Monday, 13 April 2015

Moon Knight #8 - Marvel Comics

MOON KNIGHT No. 8, December 2014
It is said that imitation is one of the greatest forms of flattery, and this title’s new(ish) creative team of Brian Wood and Greg Smallwood have certainly made an attempt with Issue Eight of “Moon Knight” to mimic the innovative approach to storytelling employed by their predecessors. But whereas the work of former writer Warren Ellis came across as a series of fresh nervy adventures, full of invention as well as enthralling atmosphere and dynamic action, “Live” reads as a somewhat cold and lack-lustre collection of twenty pages whose scenes appear as choppy and confusing as the multiple personalities which plague the titular character.
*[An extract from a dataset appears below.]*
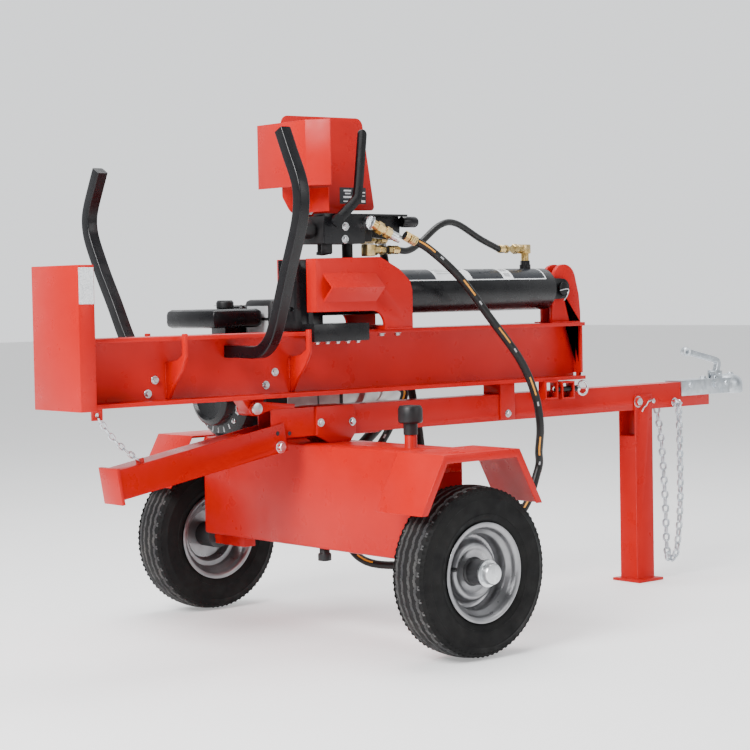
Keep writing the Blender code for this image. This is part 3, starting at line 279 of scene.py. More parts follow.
RED = red_paint()
BLACK = black_paint()
CASTING = cast_black()
TYRE = rubber("tyre_rubber", 0.006, 300)
TREAD = rubber("tread_rubber", 0.009, 260)
SCUFFED = rubber("scuffed_rubber", 0.075, 200)
HOSE = hose_cover()
STEEL = zinc("bright_zinc", (0.58, 0.6, 0.62), (0.78, 0.8, 0.82), 0.26)
GALVANISED = zinc("galvanised", (0.5, 0.55, 0.6), (0.68, 0.73, 0.78), 0.36)
CHROME = chrome()
SILVER = silver_paint()
ALUMINIUM = aluminium()
BRASS = brass()
PLASTIC = plastic("black_plastic", (0.008, 0.008, 0.009))
HUB = plastic("hub_grease_grey", (0.035, 0.035, 0.037), 0.35)
GREY = plastic("grey_label", (0.35, 0.36, 0.37), 0.4)
PALE = plastic("pale_label", (0.78, 0.8, 0.82), 0.35)
# Dark label colour for the printed panels, also used as painted shade inside the rear leg's holes.
DARK_LABEL_AND_HOLE_SHADE = plastic("dark_label_and_hole_shade", (0.016, 0.018, 0.022), 0.3)
ORANGE = plastic("orange_print", (0.62, 0.25, 0.02), 0.5)
TAPE = reflector()


# Shapes


def box(low, high, bevel=0.0, segments=2):
    mesh = bmesh.new()
    bmesh.ops.create_cube(mesh, size=1.0)
    bmesh.ops.scale(mesh, vec=Vector(high) - Vector(low), verts=mesh.verts)
    bmesh.ops.translate(mesh, vec=(Vector(low) + Vector(high)) / 2, verts=mesh.verts)
    if bevel:
        bmesh.ops.bevel(mesh, geom=list(mesh.edges), offset=bevel, segments=segments, affect="EDGES",
                        profile=0.5)
    return mesh


def turn_to(mesh, centre, axis):
    """Moves a shape drawn about +Z at the origin so that its +Z points along axis from centre."""
    spin = Vector((0, 0, 1)).rotation_difference(Vector(axis).normalized()).to_matrix().to_4x4()
    mesh.transform(Matrix.Translation(Vector(centre)) @ spin)
    return mesh


def turned(profile, centre=(0, 0, 0), axis=(0, 0, 1), count=32, closed=False):
    """A profile of (radius, height) turned about the axis."""
    mesh = bmesh.new()
    rings = []
    for radius, height in profile:
        if radius == 0:
            rings.append([mesh.verts.new((0, 0, height))])
            continue
        angles = [2 * math.pi * step / count for step in range(count)]
        rings.append([mesh.verts.new((radius * math.cos(a), radius * math.sin(a), height)) for a in angles])
    pairs = list(zip(rings, rings[1:]))
    if closed:
        pairs.append((rings[-1], rings[0]))
    for lower, upper in pairs:
        if len(lower) == len(upper) == 1:
            continue
        for step in range(count):
            after = (step + 1) % count
            if len(lower) == 1:
                mesh.faces.new((lower[0], upper[step], upper[after]))
            elif len(upper) == 1:
                mesh.faces.new((lower[step], upper[0], lower[after]))
            else:
                mesh.faces.new((lower[step], upper[step], upper[after], lower[after]))
    bmesh.ops.recalc_face_normals(mesh, faces=mesh.faces)
    return turn_to(mesh, centre, axis)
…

Much of this disconnection is invariably due to the manner in which the Vermont-born author has decided to tell this particular tale of a suicide bomber holding an office full of workers hostage. Which, whilst certainly ‘out of the box’ as the action is followed via the video recordings of phone cameras, robot scarab streaming feeds, security footage and television coverage, also unfortunately provides the proceedings with a sense of remoteness and distance that is arguably unappealing. Such a technique also requires any dialogue to be placed outside each panel as opposed to simply being contained within a speech bubble, and thus warrants the re-reading of certain pages just to ensure events are fully understood. This is especially necessary when having secretly entered the office, Moon Knight starts to schizophrenically swap between the identities of Grant and Lockley, and it isn’t terribly clear at first just who is doing the talking…

The plot is also somewhat sketchy and annoyingly illogical at times. It is never made clear just what the significance of the serial numbers is which the bomber gets one of his captives to read out at the start of the comic. Nor does it make any sense why the masked vigilante would ask Detective Flint to phone his Doctor “before all of this escalates out of all restraint and reason.” What horrific wound does the hero inflict upon the terrorist in order to give the disgruntled employee “something to remember me by” and why? Whatever injury he sadistically caused it was certainly bloody and stupidly seemed to play straight into the hands of the media (and his untrustworthy physician) by giving them reason enough to label “the man in white” as “the terrorist we need to be looking for.”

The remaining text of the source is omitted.